In a major regulatory shift, Texas has passed Senate Bill 6 (S.B. 6), giving its grid operator (ERCOT) the authority to disconnect large data centers and industrial loads during emergency events. The move is designed to protect system-wide reliability as data center growth accelerates across the state.
A New Reliability Playbook for a New Era
ERCOT projects 138 GW of large-load demand by 2030, up from 87 GW today - a surge largely driven by AI data centers, crypto mining operations, and high-density compute clusters.
S.B. 6 introduces two demand-management tracks:
- Mandatory Program: Any load ≥75 MW connecting after January 2025 must install shutoff equipment and can be disconnected during firm load-shed events.

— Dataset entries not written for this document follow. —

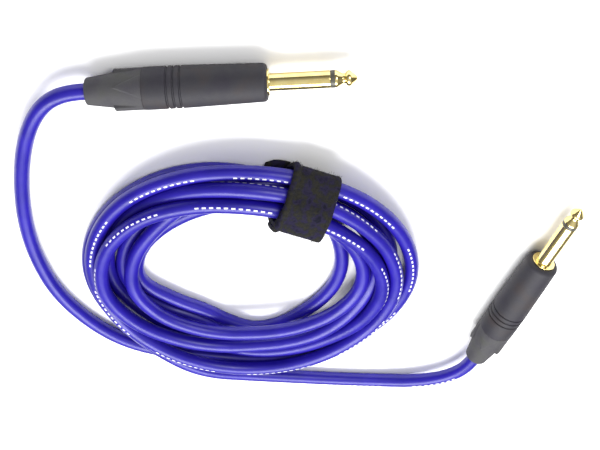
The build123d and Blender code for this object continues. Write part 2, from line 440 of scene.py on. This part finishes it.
def make_finishes():
    """Every material of the lead."""
    return {
        "jacket": finish(
            "jacket_blue", [(0.35, (0.009, 0.004, 0.23)), (0.65, (0.015, 0.007, 0.28))],
            (0.32, 0.40), 90.0, 500.0, (0.05, 0.008), Specular_IOR_Level=0.38),
        "housing": finish(
            "housing_black",
            [(0.3, (0.019, 0.017, 0.026)), (0.5, (0.024, 0.023, 0.029)), (0.7, (0.030, 0.024, 0.026))],
            (0.60, 0.72), 110.0, 3500.0, (0.3, 0.02), Specular_IOR_Level=0.35),
        "boot": finish(
            "boot_rubber",
            [(0.3, (0.040, 0.038, 0.047)), (0.55, (0.052, 0.051, 0.055)), (0.75, (0.050, 0.051, 0.047))],
            (0.68, 0.82), 140.0, 2600.0, (0.4, 0.04), Specular_IOR_Level=0.35),
        "gold": finish(
            "gold_plate", [(0.3, (0.76, 0.60, 0.23)), (0.7, (0.86, 0.72, 0.34))],
            (0.08, 0.17), 220.0, 260.0, (0.12, 0.02), stretch=(1, 0, 0), Metallic=1.0),
        "ring": finish(
            "ring_plastic", [(0.3, (0.045, 0.043, 0.03)), (0.7, (0.07, 0.066, 0.045))],
            (0.35, 0.5), 300.0, 3000.0, (0.3, 0.02)),
        "strap": finish(
            "strap_weave",
            [(0.30, (0.006, 0.006, 0.014)), (0.42, (0.016, 0.013, 0.034)), (0.52, (0.014, 0.014, 0.016)),
             (0.62, (0.019, 0.018, 0.013)), (0.75, (0.010, 0.009, 0.012))],
            (0.85, 1.0), 330.0, 1300.0, (1.0, 0.45), Specular_IOR_Level=0.15),
        "print": finish(
            "print_ink", [(0.3, (0.55, 0.55, 0.66)), (0.7, (0.80, 0.80, 0.86))],
            (0.4, 0.55), 500.0, 3000.0, (0.2, 0.01)),
        "insert": finish(
            "insert_grey", [(0.3, (0.05, 0.05, 0.055)), (0.7, (0.08, 0.08, 0.085))],
            (0.35, 0.5), 200.0, 3000.0, (0.3, 0.03)),
        "chuck": finish(
            "chuck_nylon", [(0.3, (0.10, 0.10, 0.11)), (0.7, (0.15, 0.15, 0.16))],
            (0.4, 0.55), 200.0, 3000.0, (0.3, 0.03)),
        "tinned": finish(
            "tinned_metal", [(0.3, (0.55, 0.55, 0.54)), (0.7, (0.72, 0.72, 0.70))],
            (0.25, 0.42), 250.0, 2200.0, (0.4, 0.03), Metallic=1.0),
        "copper": finish(
            "copper_strand", [(0.3, (0.62, 0.26, 0.13)), (0.7, (0.80, 0.40, 0.22))],
            (0.22, 0.40), 400.0, 3500.0, (0.8, 0.08), Metallic=1.0),
        "milky": finish(
            "milky_plastic", [(0.3, (0.62, 0.61, 0.56)), (0.7, (0.72, 0.71, 0.67))],
            (0.35, 0.5), 200.0, 2500.0, (0.2, 0.02)),
    }


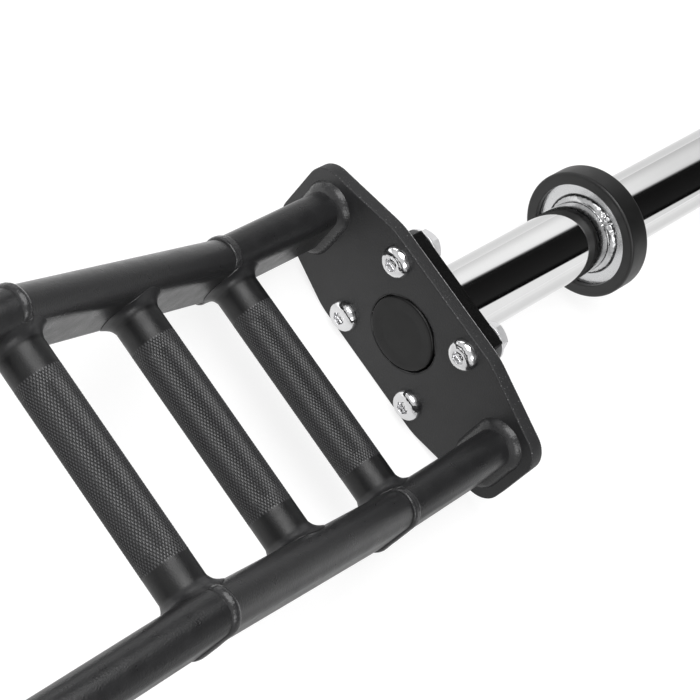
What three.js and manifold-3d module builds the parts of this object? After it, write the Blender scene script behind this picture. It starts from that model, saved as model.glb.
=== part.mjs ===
// Cambered multi-grip barbell (swiss bar), in millimetres.
// +X runs along the bar, +Y across the cage and +Z up. The bar stands on the straight lower edges
// of its two end plates, and the origin lies on that floor, below the middle of the bar.
import * as THREE from 'three';
import { mergeVertices } from 'three/addons/utils/BufferGeometryUtils.js';
import Module from 'manifold-3d';

const wasm = await Module();
wasm.setup();

// Overall sizes
const collarSpan = 1310;
const collarStandoff = 160;
const loadableLength = 410;

// Cage: flat-oval rails, cambered by two mitred joints at each end
const railSpacing = 181;
const railWidth = 25;
const railHeight = 50;
const railWall = 3;
const levelEndLength = 95;
const slopeLength = 214;
const slopeAngle = THREE.MathUtils.degToRad(24);

// Weld beads: a crowned band over each mitre, a fillet where a tube stands on a face
const mitreBeadWidth = 7;
const mitreBeadHeight = 1.8;
const plateFilletLeg = 5.5;
const gripFilletLeg = 6;
const sleeveFilletLeg = 5;
const collarFilletLeg = 4;
const filletBulgeShare = 0.12;
const gripFilletHollowShare = 0.1;
const weldGap = 0.3;

// Grips: the outer one's distance from the end plate, and the distance from one to the next
const outerGripStandoff = 87;
const gripSpacing = 101;
const gripDiameter = 28;
const gripWall = 3.5;
const gripEndLap = 3;

// End plate, which stands out past the rails, the flange bolted behind it and the plug in its middle
const plateOverhang = 11.5;
const plateHeight = 98;
const plateThickness = 10;
const plateStraight = 100;
const plateTaper = THREE.MathUtils.degToRad(15);
const plateCornerRadius = 18;
const edgeBreak = 0.6;
const flangeWidth = 86;
const flangeHeight = 95;
const flangeThickness = 10;
const flangeCornerRadius = 1.5;
const plugHoleDiameter = 52;
const plugDiameter = 50.4;
const plugRise = 1.4;
const plugRounding = 1.2;
const plugNeckLength = 8;

// Bolts, washers and nuts
const boltSpacing = 70;
const boltDiameter = 12;
const boltHeadDiameter = 21;
const boltHeadHeight = 6;
const boltHeadRim = 0.8;
const boltHeadFlatDiameter = 10.5;
const boltEndLength = 1.8;
const boltEndChamfer = 1;
const socketWidth = 8;
const socketDepth = 3.8;
const nutWidth = 19;
const nutHeight = 8;
const nutChamfer = 1.4;
const washerDiameter = 27;
const washerThickness = 2;
const boltClearance = 0.5;
const fitClearance = 0.3;

// Sleeve tube with its fixed collar: a steel disc held in the groove of a rubber ring
const sleeveDiameter = 50;
const sleeveWall = 5;
const sleeveChamfer = 1;
const discDiameter = 80;
const discThickness = 9;
const ringDiameter = 90;
const ringWidth = 18;
const ringOpening = 73;
const ringRounding = 2;
const sleeveCapHeight = 3;
const sleeveCapRounding = 1.2;
const sleeveCapPlugLength = 14;

// Steps round each curved form
const railArcSteps = 6;
const beadSteps = 3;
const filletSteps = 2;
const gripSteps = 16;
const sleeveSteps = 24;
const boltSteps = 12;
const cornerSteps = 5;
const roundingSteps = 2;
const hexSides = 6;

// Sizes that follow from the ones above
const plateWidth = railSpacing + railWidth + 2 * plateOverhang;
const railReach = collarSpan / 2 - collarStandoff - flangeThickness - plateThickness;
const slopeRun = slopeLength * Math.cos(slopeAngle);
const camber = slopeLength * Math.sin(slopeAngle);
const outerGripPlace = railReach - outerGripStandoff;
const gripPlaces = {
  inner: outerGripPlace - 2 * gripSpacing,
  middle: outerGripPlace - gripSpacing,
  outer: outerGripPlace,
};
const sleeveRadius = sleeveDiameter / 2;
const sleeveBoreRadius = sleeveRadius - sleeveWall;
const flangeFace = railReach + plateThickness;
const sleeveStart = flangeFace + flangeThickness;
const collarFace = collarSpan / 2;
const sleeveEnd = collarFace + ringWidth + loadableLength;

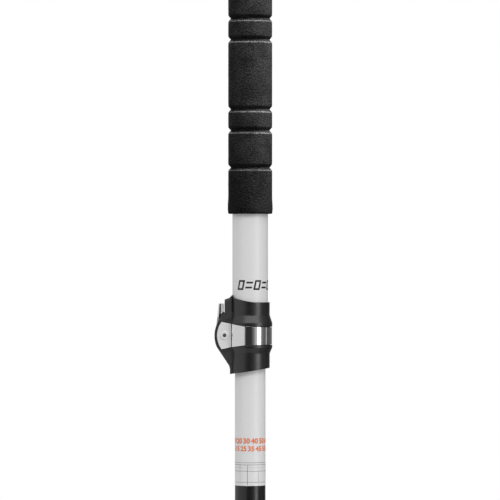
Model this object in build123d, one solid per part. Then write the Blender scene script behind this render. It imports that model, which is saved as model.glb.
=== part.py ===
from build123d import *
import os
from math import cos, radians, sin, sqrt, tan

# A telescoping avalanche probe pole, in millimetres. Its axis is Z, its point is at the origin and
# its palm knob is at the top. The lock's lever is on the -X side. The lower section is pushed in.

# Heights along the pole
LOCK_Z = 226.0              # axis of the lever's pivot
POINT_LENGTH = 17.0         # steel point that shows below its holder
HOLDER_TOP = 44.0           # where the tip holder meets the tube
SEAT_TOP = HOLDER_TOP - 10.0
SEAT_BOTTOM = SEAT_TOP - 12.0
LOWER_TUBE_TOP = LOCK_Z + 450.0
UPPER_TUBE_BOTTOM = LOCK_Z + 7.0
UPPER_TUBE_TOP = LOCK_Z + 515.0
FOAM_BOTTOM = LOCK_Z + 61.5
FOAM_TOP = LOCK_Z + 370.0
GRIP_BOTTOM = FOAM_TOP + 0.5
KNOB_BOTTOM = LOCK_Z + 505.0
RIM_BOTTOM = KNOB_BOTTOM + 7.0
RIM_TOP = RIM_BOTTOM + 8.0
SCREW_SEAT = UPPER_TUBE_TOP + 0.8

# Tubes
UPPER_R = 9.0
UPPER_WALL = 1.0
LOWER_R = 7.75
LOWER_WALL = 0.9
RUNNING = 0.05              # radial clearance of a running fit
UPPER_BORE_R = UPPER_R - UPPER_WALL
LOWER_BORE_R = LOWER_R - LOWER_WALL
RIM_CHAMFER = 0.2

# Ringed foam sleeve
FOAM_R = 11.15
RING_PITCH = 46.0           # from one pair of grooves to the next
RING_GAP = 10.7             # between the two grooves of a pair
LOWEST_RING = FOAM_BOTTOM + 23.5
FIRST_PAIR = FOAM_BOTTOM + 42.3
PAIRS = 6
RING_DEPTH = 1.2
RING_HALF = 1.5             # half the width of a groove at the surface
FOAM_LIP_R = 11.5           # rounded lip at the sleeve's lower end
FOAM_LIP = 3.5              # height of the lip above the end

# Hand grip and palm knob
GRIP_NECK_R = 11.8
KNOB_R = 19.0
PAD_R = 11.4
PAD_SEAT = 2.0              # depth of the dish that holds the pad
PAD_EDGE = 0.5              # height of the pad's straight edge above the rim
PAD_RISE = 7.0
LANYARD_R = 2.25
LANYARD_BUSH_R = 2.85
LANYARD_X = 15.0
KNOB_SCREW_R = 2.45
KNOB_SCREW_DEPTH = 16.0     # below the top of the upper tube
KNOB_HEAD_R = 4.4
KNOB_HEAD = 1.8
KNOB_RECESS_R = 5.0
INSERT_R = 3.6
INSERT_LENGTH = 18.0
HEAD_PLUG_LENGTH = 30.0

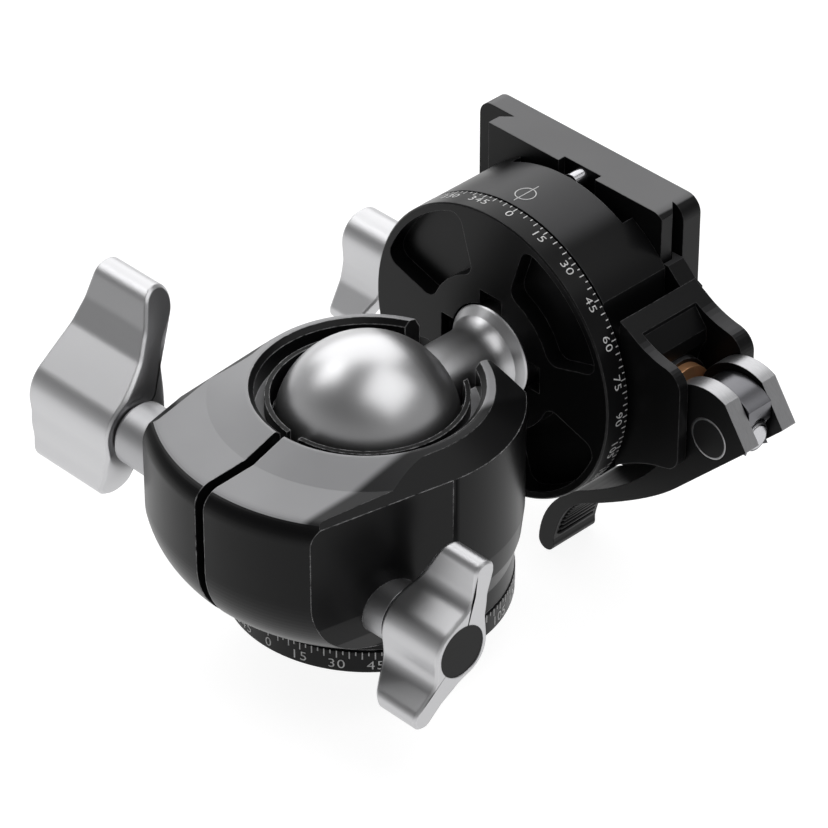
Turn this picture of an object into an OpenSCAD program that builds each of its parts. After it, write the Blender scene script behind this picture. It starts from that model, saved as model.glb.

- Voluntary Program: A competitively procured service with 24-hour curtailment notices for loads willing to flex capacity on demand.
The law also requires a $100,000 minimum interconnection fee and transparency around duplicative interconnection requests, aiming to clean up Texas's congested project queue by filtering out speculative “phantom loads.”
“This is about making sure big users aren't drinking the milkshake of every other Texas customer,” said Travis Kavulla, VP of Regulatory Affairs at NRG.
Why This Matters to Buyers and Operators
Grid access is no longer guaranteed: The assumption that AI and compute infrastructure can scale freely on grid-only supply is being challenged by physical and policy constraints - even in ERCOT, the historically fastest U.S. interconnection environment.
Reliability now requires participation: Data centers will need to offer demand flexibility or back the load with on-site generation. “Just plug it into the grid” is no longer a viable procurement strategy for loads of consequence.
Policy direction is bifurcating: Buyers must track not just where megawatts are growing, but where they're allowed to operate under stress. The buyers who lock in dedicated supply ahead of mandatory disconnection rules retain operational predictability that grid-only competitors will not have.
“Texas is testing the appetite of big players to contribute to grid stability. And they're putting real price signals behind it,” said Kavulla.
Wider Implications
Other markets like PJM could follow Texas's lead by conditioning interconnection on demand-response participation.
ERCOT is developing a new non-firm load classification to model infrastructure more accurately and unlock underutilized transmission headroom.
This shift is prompting hyperscale operators to invest in on-site backup and primary generation (including batteries, microgrids, and behind-the-meter gas plants) as grid access becomes more conditional.
Smartland Energy's View
Smartland Energy is closely monitoring ERCOT's evolving interconnection and flexibility rules, particularly in regions where we are evaluating behind-the-meter infrastructure for data-center, industrial, and defensebuyers. The S.B. 6 framework is not just reactive crisis management - it's a blueprint for how load participation in future grid design will work, and the buyers who plan for it now will not be caught short by the next regulatory cycle.